**TASK INPUTS:**
<<<<

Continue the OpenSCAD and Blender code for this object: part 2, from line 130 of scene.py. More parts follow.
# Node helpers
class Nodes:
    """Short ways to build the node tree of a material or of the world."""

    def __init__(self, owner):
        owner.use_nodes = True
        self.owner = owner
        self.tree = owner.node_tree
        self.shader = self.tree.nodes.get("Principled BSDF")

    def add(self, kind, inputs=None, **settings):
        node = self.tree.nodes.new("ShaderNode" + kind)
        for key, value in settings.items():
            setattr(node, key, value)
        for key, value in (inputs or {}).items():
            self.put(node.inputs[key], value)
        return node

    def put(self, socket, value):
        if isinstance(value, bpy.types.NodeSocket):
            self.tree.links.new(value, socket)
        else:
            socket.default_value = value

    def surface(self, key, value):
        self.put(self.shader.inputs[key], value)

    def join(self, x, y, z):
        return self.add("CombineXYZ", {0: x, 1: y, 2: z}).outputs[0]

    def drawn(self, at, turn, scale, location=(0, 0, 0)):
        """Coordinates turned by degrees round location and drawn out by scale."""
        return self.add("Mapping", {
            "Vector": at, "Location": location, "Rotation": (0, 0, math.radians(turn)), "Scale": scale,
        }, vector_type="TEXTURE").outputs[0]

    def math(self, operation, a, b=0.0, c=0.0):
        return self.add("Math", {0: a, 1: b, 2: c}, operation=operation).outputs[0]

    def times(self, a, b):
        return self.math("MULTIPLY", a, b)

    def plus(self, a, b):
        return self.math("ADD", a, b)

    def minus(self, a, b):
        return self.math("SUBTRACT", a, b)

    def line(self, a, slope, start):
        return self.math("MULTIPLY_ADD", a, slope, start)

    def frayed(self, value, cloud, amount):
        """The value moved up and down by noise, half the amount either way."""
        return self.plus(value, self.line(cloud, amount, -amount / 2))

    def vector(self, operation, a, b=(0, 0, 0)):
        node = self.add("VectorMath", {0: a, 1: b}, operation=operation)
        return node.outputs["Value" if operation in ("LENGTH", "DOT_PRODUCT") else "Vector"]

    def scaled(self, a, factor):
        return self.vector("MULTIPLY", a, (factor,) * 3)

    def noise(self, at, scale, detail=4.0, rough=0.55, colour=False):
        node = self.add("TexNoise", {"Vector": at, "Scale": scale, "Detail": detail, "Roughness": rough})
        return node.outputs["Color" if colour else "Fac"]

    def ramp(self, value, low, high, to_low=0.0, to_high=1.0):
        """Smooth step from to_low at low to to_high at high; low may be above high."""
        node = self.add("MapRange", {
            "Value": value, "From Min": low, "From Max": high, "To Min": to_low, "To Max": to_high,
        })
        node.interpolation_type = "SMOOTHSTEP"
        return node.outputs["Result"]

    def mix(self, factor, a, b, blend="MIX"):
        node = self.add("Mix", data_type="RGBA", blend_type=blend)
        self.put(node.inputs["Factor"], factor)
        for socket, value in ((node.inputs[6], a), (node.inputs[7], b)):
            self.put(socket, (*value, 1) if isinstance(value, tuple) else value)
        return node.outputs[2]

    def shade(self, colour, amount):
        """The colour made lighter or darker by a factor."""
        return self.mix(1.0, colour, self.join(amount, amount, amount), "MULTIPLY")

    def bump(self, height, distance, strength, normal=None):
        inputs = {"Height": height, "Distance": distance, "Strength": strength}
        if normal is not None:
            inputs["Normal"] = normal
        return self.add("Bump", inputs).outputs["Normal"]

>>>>
<<<<

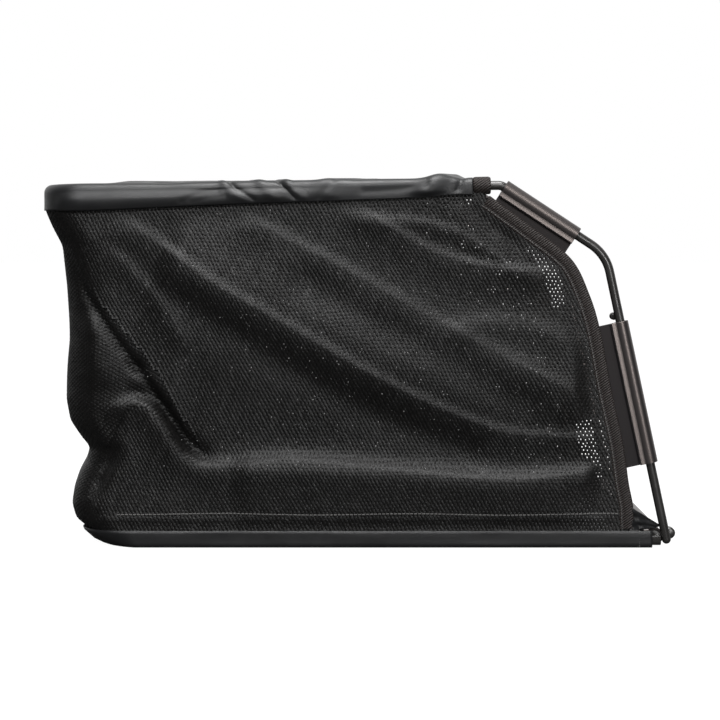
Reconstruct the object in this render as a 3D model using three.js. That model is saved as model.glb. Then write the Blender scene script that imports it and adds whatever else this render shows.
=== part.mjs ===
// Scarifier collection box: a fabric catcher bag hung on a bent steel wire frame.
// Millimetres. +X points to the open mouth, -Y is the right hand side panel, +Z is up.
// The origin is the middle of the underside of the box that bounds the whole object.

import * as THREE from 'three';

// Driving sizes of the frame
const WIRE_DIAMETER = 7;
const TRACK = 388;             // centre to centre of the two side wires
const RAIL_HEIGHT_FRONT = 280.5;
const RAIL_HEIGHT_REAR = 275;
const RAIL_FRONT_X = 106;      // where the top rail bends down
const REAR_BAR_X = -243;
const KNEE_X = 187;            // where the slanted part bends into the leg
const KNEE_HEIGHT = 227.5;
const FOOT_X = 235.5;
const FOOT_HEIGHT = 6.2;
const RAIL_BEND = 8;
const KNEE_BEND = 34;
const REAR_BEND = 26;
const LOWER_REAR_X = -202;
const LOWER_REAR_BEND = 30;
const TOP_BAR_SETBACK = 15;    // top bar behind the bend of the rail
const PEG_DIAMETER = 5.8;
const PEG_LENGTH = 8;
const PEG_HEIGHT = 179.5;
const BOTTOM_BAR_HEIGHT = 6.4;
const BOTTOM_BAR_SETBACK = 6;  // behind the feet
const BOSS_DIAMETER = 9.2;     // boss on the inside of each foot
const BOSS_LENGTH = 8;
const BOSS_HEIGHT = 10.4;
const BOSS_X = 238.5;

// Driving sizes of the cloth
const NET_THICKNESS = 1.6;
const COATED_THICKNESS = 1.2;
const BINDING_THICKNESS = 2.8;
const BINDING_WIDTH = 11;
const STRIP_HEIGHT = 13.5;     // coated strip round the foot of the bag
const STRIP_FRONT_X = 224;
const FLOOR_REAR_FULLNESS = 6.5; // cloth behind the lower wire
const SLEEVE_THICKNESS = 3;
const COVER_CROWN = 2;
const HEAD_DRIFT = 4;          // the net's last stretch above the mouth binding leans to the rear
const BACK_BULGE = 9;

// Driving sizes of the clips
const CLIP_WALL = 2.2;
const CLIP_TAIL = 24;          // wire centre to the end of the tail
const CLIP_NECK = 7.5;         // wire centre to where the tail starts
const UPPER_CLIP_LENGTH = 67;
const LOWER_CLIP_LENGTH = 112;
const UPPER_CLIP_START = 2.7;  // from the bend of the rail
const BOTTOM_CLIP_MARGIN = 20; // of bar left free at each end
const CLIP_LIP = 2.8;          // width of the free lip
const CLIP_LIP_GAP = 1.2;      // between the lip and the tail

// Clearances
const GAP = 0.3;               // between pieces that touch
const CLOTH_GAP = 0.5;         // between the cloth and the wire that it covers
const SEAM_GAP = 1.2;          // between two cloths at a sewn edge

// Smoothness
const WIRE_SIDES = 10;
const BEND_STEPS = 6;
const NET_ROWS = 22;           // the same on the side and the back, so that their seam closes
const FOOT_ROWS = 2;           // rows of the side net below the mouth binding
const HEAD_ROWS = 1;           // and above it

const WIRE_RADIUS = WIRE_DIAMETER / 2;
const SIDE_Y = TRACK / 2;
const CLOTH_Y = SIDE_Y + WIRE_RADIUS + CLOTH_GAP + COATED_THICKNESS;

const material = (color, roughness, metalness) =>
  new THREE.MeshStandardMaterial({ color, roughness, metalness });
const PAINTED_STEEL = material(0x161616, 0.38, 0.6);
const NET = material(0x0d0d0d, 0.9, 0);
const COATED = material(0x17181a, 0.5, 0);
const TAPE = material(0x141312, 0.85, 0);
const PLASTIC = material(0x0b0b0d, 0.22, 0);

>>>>

**EXERCISE DIRECTIONS:**
Taking the lines above, repeat exactly those from the line that contains "Continue the OpenSCAD" through the line that contains "ways to build", and both of those lines as well. Include nothing else.

**OUTPUT:**
Continue the OpenSCAD and Blender code for this object: part 2, from line 130 of scene.py. More parts follow.
# Node helpers
class Nodes:
    """Short ways to build the node tree of a material or of the world."""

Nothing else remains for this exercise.